#### Data block ####
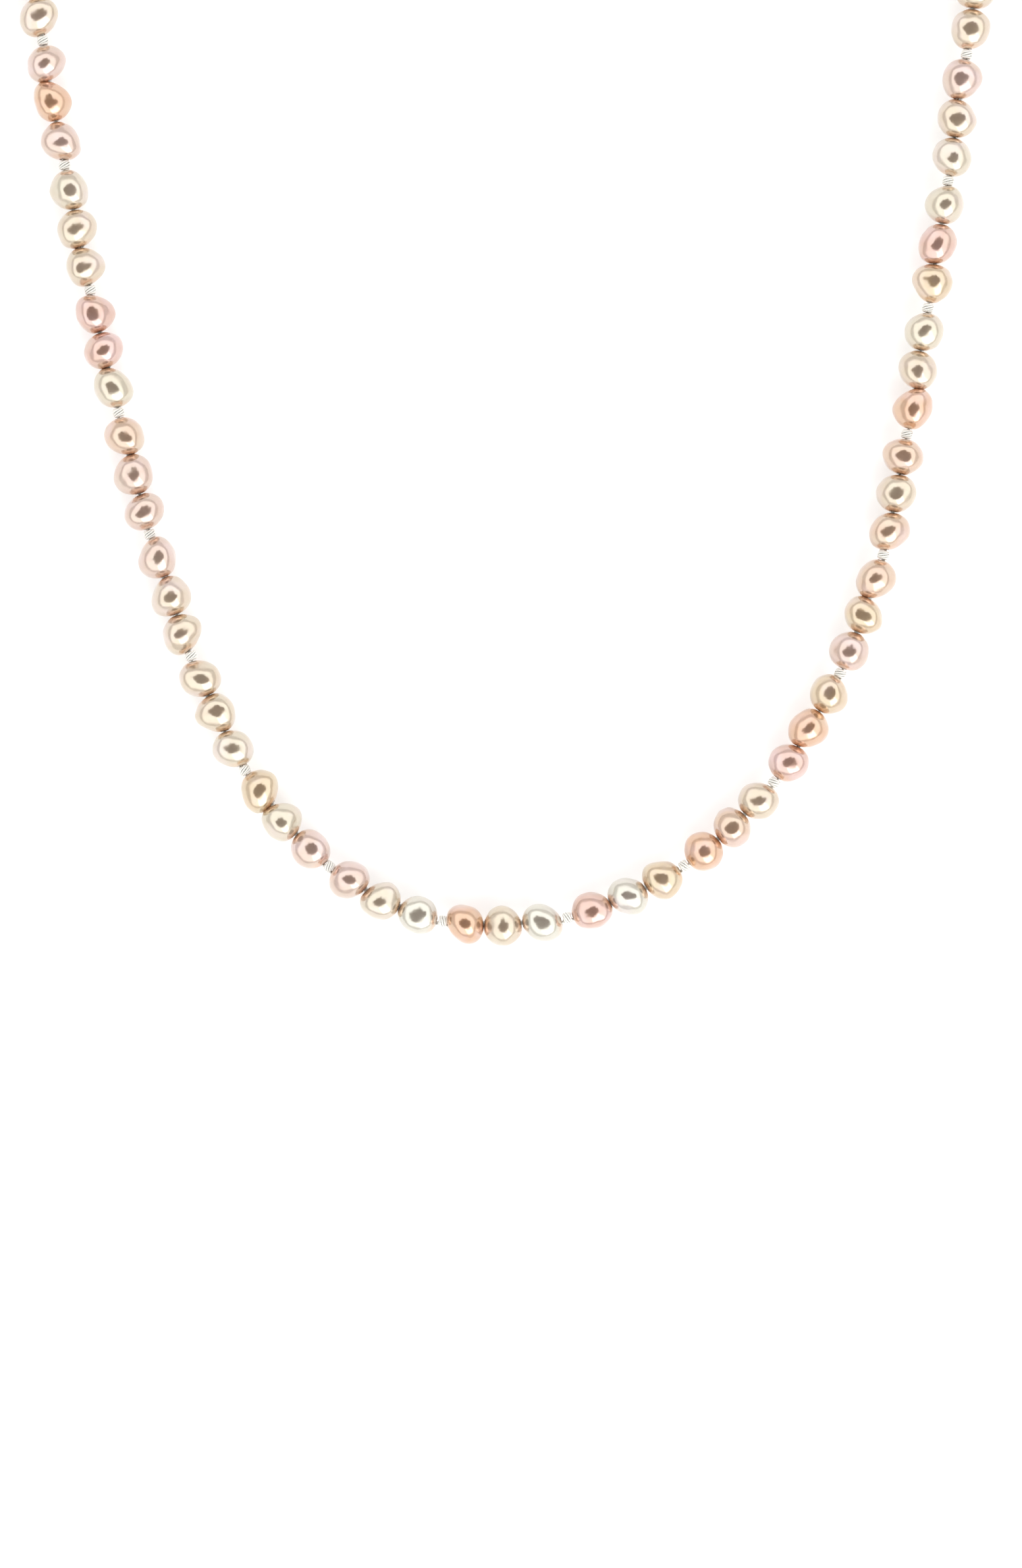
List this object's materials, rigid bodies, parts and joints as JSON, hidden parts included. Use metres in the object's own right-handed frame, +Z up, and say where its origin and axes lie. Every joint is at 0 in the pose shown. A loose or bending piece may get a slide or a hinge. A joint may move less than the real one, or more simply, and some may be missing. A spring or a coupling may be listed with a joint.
{
  "type": "pearl necklace",
  "caption": "Knotted freshwater pearl strand in mixed pastel tones with silk knots between trios and a lobster claw clasp, unfastened and laid flat as an open U.",
  "frame": {"origin": "under the middle pearl, on the surface that the strand lies on", "axes": "+Z up from that surface, +Y from the bottom of the U towards its two ends, +X towards the lobster claw's end"},
  "size_m": [0.1503, 0.2088, 0.0056],
  "materials": {
    "nacre": "gloss",
    "silk": "satin",
    "silver": "polished",
    "bullion_wire": "satin",
    "spring_steel": "satin"
  },
  "bodies": {
    "trio_13": {"trio_13": "nacre", "silk_thread": "silk"},
    "trio_01": {"trio_01": "nacre"},
    "trio_02": {"trio_02": "nacre"},
    "trio_03": {"trio_03": "nacre"},
    "trio_04": {"trio_04": "nacre"},
    "trio_05": {"trio_05": "nacre"},
    "trio_06": {"trio_06": "nacre"},
    "trio_07": {"trio_07": "nacre"},
    "trio_08": {"trio_08": "nacre"},
    "trio_09": {"trio_09": "nacre"},
    "trio_10": {"trio_10": "nacre"},
    "trio_11": {"trio_11": "nacre"},
    "trio_12": {"trio_12": "nacre"},
    "trio_14": {"trio_14": "nacre"},
    "trio_15": {"trio_15": "nacre"},
    "trio_16": {"trio_16": "nacre"},
    "trio_17": {"trio_17": "nacre"},
    "trio_18": {"trio_18": "nacre"},
    "trio_19": {"trio_19": "nacre"},
    "trio_20": {"trio_20": "nacre"},
    "trio_21": {"trio_21": "nacre"},
    "trio_22": {"trio_22": "nacre"},
    "trio_23": {"trio_23": "nacre"},
    "trio_24": {"trio_24": "nacre"},
    "trio_25": {"trio_25": "nacre"},
    "knot_01": {"knot_01": "silk"},
    "knot_02": {"knot_02": "silk"},
    "knot_03": {"knot_03": "silk"},
    "knot_04": {"knot_04": "silk"},
    "knot_05": {"knot_05": "silk"},
    "knot_06": {"knot_06": "silk"},
    "knot_07": {"knot_07": "silk"},
    "knot_08": {"knot_08": "silk"},
    "knot_09": {"knot_09": "silk"},
    "knot_10": {"knot_10": "silk"},
    "knot_11": {"knot_11": "silk"},
    "knot_12": {"knot_12": "silk"},
    "knot_13": {"knot_13": "silk"},
    "knot_14": {"knot_14": "silk"},
    "knot_15": {"knot_15": "silk"},
    "knot_16": {"knot_16": "silk"},
    "knot_17": {"knot_17": "silk"},
    "knot_18": {"knot_18": "silk"},
    "knot_19": {"knot_19": "silk"},
    "knot_20": {"knot_20": "silk"},
    "knot_21": {"knot_21": "silk"},
    "knot_22": {"knot_22": "silk"},
    "knot_23": {"knot_23": "silk"},
    "knot_24": {"knot_24": "silk"},
    "knot_25": {"knot_25": "silk"},
    "knot_26": {"knot_26": "silk"},
    "bullion_left": {"bullion_left": "bullion_wire"},
    "bullion_right": {"bullion_right": "bullion_wire"},
    "end_ring": {"end_ring": "silver"},
    "jump_ring": {"jump_ring": "silver"},
    "claw": {"claw_body": "silver", "claw_rivet": "silver", "lever_spring": "spring_steel"},
    "lever": {"claw_lever": "silver"}
  },
  "joints": [
    {"name": "lever_open", "type": "hinge", "parent": "claw", "child": "lever", "pos_m": [0.07142, 0.20053, 0.00281], "axis": [0, 0, -1], "range_deg": [0, 22], "stiffness_Nm_per_rad": 0.004, "springref_deg": -10, "deforming": ["lever_spring"]},
    {"name": "claw_swivel", "type": "hinge", "parent": "jump_ring", "child": "claw", "pos_m": [0.07261, 0.19516, 0.00281], "axis": [0, 0, 1], "range_deg": [-30, 30]},
    {"name": "jump_ring_swing", "type": "hinge", "parent": "bullion_right", "child": "jump_ring", "pos_m": [0.07229, 0.19213, 0.00281], "axis": [0.9945, -0.1049, 0], "range_deg": [-60, 60]},
    {"name": "end_ring_swing", "type": "hinge", "parent": "bullion_left", "child": "end_ring", "pos_m": [-0.07183, 0.194, 0.00281], "axis": [0.9945, 0.1049, 0], "range_deg": [-60, 60]},
    {"name": "knot_14_side", "type": "hinge", "parent": "trio_13", "child": "knot_14", "pos_m": [0.00877, 0.00116, 0.00281], "axis": [0, 0, 1], "range_deg": [-25, 25], "deforming": ["silk_thread"]},
    {"name": "knot_14_lift", "type": "hinge", "parent": "knot_14", "child": "trio_14", "pos_m": [0.00877, 0.00116, 0.00281], "axis": [0.2259, -0.9742, 0], "range_deg": [-20, 20]},
    {"name": "knot_13_side", "type": "hinge", "parent": "trio_13", "child": "knot_13", "pos_m": [-0.00819, 0.00068, 0.00281], "axis": [0, 0, 1], "range_deg": [-25, 25]},
    {"name": "knot_13_lift", "type": "hinge", "parent": "knot_13", "child": "trio_12", "pos_m": [-0.00819, 0.00068, 0.00281], "axis": [0.1992, 0.98, 0], "range_deg": [-20, 20]},
    {"name": "knot_15_side", "type": "hinge", "parent": "trio_14", "child": "knot_15", "pos_m": [0.02468, 0.00824, 0.00281], "axis": [0, 0, 1], "range_deg": [-25, 25]},
    {"name": "knot_15_lift", "type": "hinge", "parent": "knot_15", "child": "trio_15", "pos_m": [0.02468, 0.00824, 0.00281], "axis": [0.5694, -0.822, 0], "range_deg": [-20, 20]},
    {"name": "knot_12_side", "type": "hinge", "parent": "trio_12", "child": "knot_12", "pos_m": [-0.02371, 0.00817, 0.00281], "axis": [0, 0, 1], "range_deg": [-25, 25]},
    {"name": "knot_12_lift", "type": "hinge", "parent": "knot_12", "child": "trio_11", "pos_m": [-0.02371, 0.00817, 0.00281], "axis": [0.6415, 0.7671, 0], "range_deg": [-20, 20]},
    {"name": "knot_16_side", "type": "hinge", "parent": "trio_15", "child": "knot_16", "pos_m": [0.03694, 0.01962, 0.00281], "axis": [0, 0, 1], "range_deg": [-25, 25]},
    {"name": "knot_16_lift", "type": "hinge", "parent": "knot_16", "child": "trio_16", "pos_m": [0.03694, 0.01962, 0.00281], "axis": [0.7779, -0.6283, 0], "range_deg": [-20, 20]},
    {"name": "knot_11_side", "type": "hinge", "parent": "trio_11", "child": "knot_11", "pos_m": [-0.03518, 0.02131, 0.00281], "axis": [0, 0, 1], "range_deg": [-25, 25]},
    {"name": "knot_11_lift", "type": "hinge", "parent": "knot_11", "child": "trio_10", "pos_m": [-0.03518, 0.02131, 0.00281], "axis": [0.8458, 0.5335, 0], "range_deg": [-20, 20]},
    {"name": "knot_17_side", "type": "hinge", "parent": "trio_16", "child": "knot_17", "pos_m": [0.04597, 0.03446, 0.00281], "axis": [0, 0, 1], "range_deg": [-25, 25]},
    {"name": "knot_17_lift", "type": "hinge", "parent": "knot_17", "child": "trio_17", "pos_m": [0.04597, 0.03446, 0.00281], "axis": [0.9041, -0.4274, 0], "range_deg": [-20, 20]},
    {"name": "knot_10_side", "type": "hinge", "parent": "trio_10", "child": "knot_10", "pos_m": [-0.04251, 0.03684, 0.00281], "axis": [0, 0, 1], "range_deg": [-25, 25]},
    {"name": "knot_10_lift", "type": "hinge", "parent": "knot_10", "child": "trio_09", "pos_m": [-0.04251, 0.03684, 0.00281], "axis": [0.9314, 0.364, 0], "range_deg": [-20, 20]},
    {"name": "knot_18_side", "type": "hinge", "parent": "trio_17", "child": "knot_18", "pos_m": [0.05185, 0.0506, 0.00281], "axis": [0, 0, 1], "range_deg": [-25, 25]},
    {"name": "knot_18_lift", "type": "hinge", "parent": "knot_18", "child": "trio_18", "pos_m": [0.05185, 0.0506, 0.00281], "axis": [0.9671, -0.2544, 0], "range_deg": [-20, 20]},
    {"name": "knot_09_side", "type": "hinge", "parent": "trio_09", "child": "knot_09", "pos_m": [-0.04815, 0.05342, 0.00281], "axis": [0, 0, 1], "range_deg": [-25, 25]},
    {"name": "knot_09_lift", "type": "hinge", "parent": "knot_09", "child": "trio_08", "pos_m": [-0.04815, 0.05342, 0.00281], "axis": [0.9602, 0.2794, 0], "range_deg": [-20, 20]},
    {"name": "knot_19_side", "type": "hinge", "parent": "trio_18", "child": "knot_19", "pos_m": [0.05506, 0.06707, 0.00281], "axis": [0, 0, 1], "range_deg": [-25, 25]},
    {"name": "knot_19_lift", "type": "hinge", "parent": "knot_19", "child": "trio_19", "pos_m": [0.05506, 0.06707, 0.00281], "axis": [0.9856, -0.1691, 0], "range_deg": [-20, 20]},
    {"name": "knot_08_side", "type": "hinge", "parent": "trio_08", "child": "knot_08", "pos_m": [-0.05239, 0.06999, 0.00281], "axis": [0, 0, 1], "range_deg": [-25, 25]},
    {"name": "knot_08_lift", "type": "hinge", "parent": "knot_08", "child": "trio_07", "pos_m": [-0.05239, 0.06999, 0.00281], "axis": [0.9726, 0.2325, 0], "range_deg": [-20, 20]},
    {"name": "knot_20_side", "type": "hinge", "parent": "trio_19", "child": "knot_20", "pos_m": [0.05793, 0.08425, 0.00281], "axis": [0, 0, 1], "range_deg": [-25, 25]},
    {"name": "knot_20_lift", "type": "hinge", "parent": "knot_20", "child": "trio_20", "pos_m": [0.05793, 0.08425, 0.00281], "axis": [0.9871, -0.1603, 0], "range_deg": [-20, 20]},
    {"name": "knot_07_side", "type": "hinge", "parent": "trio_07", "child": "knot_07", "pos_m": [-0.05622, 0.08665, 0.00281], "axis": [0, 0, 1], "range_deg": [-25, 25]},
    {"name": "knot_07_lift", "type": "hinge", "parent": "knot_07", "child": "trio_06", "pos_m": [-0.05622, 0.08665, 0.00281], "axis": [0.9765, 0.2155, 0], "range_deg": [-20, 20]},
    {"name": "knot_21_side", "type": "hinge", "parent": "trio_20", "child": "knot_21", "pos_m": [0.06066, 0.10155, 0.00281], "axis": [0, 0, 1], "range_deg": [-25, 25]},
    {"name": "knot_21_lift", "type": "hinge", "parent": "knot_21", "child": "trio_21", "pos_m": [0.06066, 0.10155, 0.00281], "axis": [0.9885, -0.1515, 0], "range_deg": [-20, 20]},
    {"name": "knot_06_side", "type": "hinge", "parent": "trio_06", "child": "knot_06", "pos_m": [-0.05977, 0.1037, 0.00281], "axis": [0, 0, 1], "range_deg": [-25, 25]},
    {"name": "knot_06_lift", "type": "hinge", "parent": "knot_06", "child": "trio_05", "pos_m": [-0.05977, 0.1037, 0.00281], "axis": [0.9821, 0.1883, 0], "range_deg": [-20, 20]},
    {"name": "knot_22_side", "type": "hinge", "parent": "trio_21", "child": "knot_22", "pos_m": [0.06322, 0.11877, 0.00281], "axis": [0, 0, 1], "range_deg": [-25, 25]},
    {"name": "knot_22_lift", "type": "hinge", "parent": "knot_22", "child": "trio_22", "pos_m": [0.06322, 0.11877, 0.00281], "axis": [0.9898, -0.1427, 0], "range_deg": [-20, 20]},
    {"name": "knot_05_side", "type": "hinge", "parent": "trio_05", "child": "knot_05", "pos_m": [-0.06271, 0.12065, 0.00281], "axis": [0, 0, 1], "range_deg": [-25, 25]},
    {"name": "knot_05_lift", "type": "hinge", "parent": "knot_05", "child": "trio_04", "pos_m": [-0.06271, 0.12065, 0.00281], "axis": [0.9881, 0.1537, 0], "range_deg": [-20, 20]},
    {"name": "knot_23_side", "type": "hinge", "parent": "trio_22", "child": "knot_23", "pos_m": [0.06564, 0.13612, 0.00281], "axis": [0, 0, 1], "range_deg": [-25, 25]},
    {"name": "knot_23_lift", "type": "hinge", "parent": "knot_23", "child": "trio_23", "pos_m": [0.06564, 0.13612, 0.00281], "axis": [0.9911, -0.1334, 0], "range_deg": [-20, 20]},
    {"name": "knot_04_side", "type": "hinge", "parent": "trio_04", "child": "knot_04", "pos_m": [-0.06516, 0.13788, 0.00281], "axis": [0, 0, 1], "range_deg": [-25, 25]},
    {"name": "knot_04_lift", "type": "hinge", "parent": "knot_04", "child": "trio_03", "pos_m": [-0.06516, 0.13788, 0.00281], "axis": [0.991, 0.1335, 0], "range_deg": [-20, 20]},
    {"name": "knot_24_side", "type": "hinge", "parent": "trio_23", "child": "knot_24", "pos_m": [0.06784, 0.15308, 0.00281], "axis": [0, 0, 1], "range_deg": [-25, 25]},
    {"name": "knot_24_lift", "type": "hinge", "parent": "knot_24", "child": "trio_24", "pos_m": [0.06784, 0.15308, 0.00281], "axis": [0.9923, -0.124, 0], "range_deg": [-20, 20]},
    {"name": "knot_03_side", "type": "hinge", "parent": "trio_03", "child": "knot_03", "pos_m": [-0.06742, 0.15526, 0.00281], "axis": [0, 0, 1], "range_deg": [-25, 25]},
    {"name": "knot_03_lift", "type": "hinge", "parent": "knot_03", "child": "trio_02", "pos_m": [-0.06742, 0.15526, 0.00281], "axis": [0.9923, 0.1239, 0], "range_deg": [-20, 20]},
    {"name": "knot_25_side", "type": "hinge", "parent": "trio_24", "child": "knot_25", "pos_m": [0.06989, 0.17016, 0.00281], "axis": [0, 0, 1], "range_deg": [-25, 25]},
    {"name": "knot_25_lift", "type": "hinge", "parent": "knot_25", "child": "trio_25", "pos_m": [0.06989, 0.17016, 0.00281], "axis": [0.9934, -0.1145, 0], "range_deg": [-20, 20]},
    {"name": "knot_02_side", "type": "hinge", "parent": "trio_02", "child": "knot_02", "pos_m": [-0.06943, 0.17203, 0.00281], "axis": [0, 0, 1], "range_deg": [-25, 25]},
    {"name": "knot_02_lift", "type": "hinge", "parent": "knot_02", "child": "trio_01", "pos_m": [-0.06943, 0.17203, 0.00281], "axis": [0.9934, 0.1145, 0], "range_deg": [-20, 20]},
    {"name": "knot_26_side", "type": "hinge", "parent": "trio_25", "child": "knot_26", "pos_m": [0.0718, 0.18747, 0.00281], "axis": [0, 0, 1], "range_deg": [-25, 25]},
    {"name": "knot_26_lift", "type": "hinge", "parent": "knot_26", "child": "bullion_right", "pos_m": [0.0718, 0.18747, 0.00281], "axis": [0.9945, -0.1049, 0], "range_deg": [-20, 20]},
    {"name": "knot_01_side", "type": "hinge", "parent": "trio_01", "child": "knot_01", "pos_m": [-0.07134, 0.18933, 0.00281], "axis": [0, 0, 1], "range_deg": [-25, 25]},
    {"name": "knot_01_lift", "type": "hinge", "parent": "knot_01", "child": "bullion_left", "pos_m": [-0.07134, 0.18933, 0.00281], "axis": [0.9945, 0.1049, 0], "range_deg": [-20, 20]}
  ]
}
####
# [What to work on]
Extract from the data every line where "bodies" shows up.

# [The reply]
List this object's materials, rigid bodies, parts and joints as JSON, hidden parts included. Use metres in the object's own right-handed frame, +Z up, and say where its origin and axes lie. Every joint is at 0 in the pose shown. A loose or bending piece may get a slide or a hinge. A joint may move less than the real one, or more simply, and some may be missing. A spring or a coupling may be listed with a joint.
  "bodies": {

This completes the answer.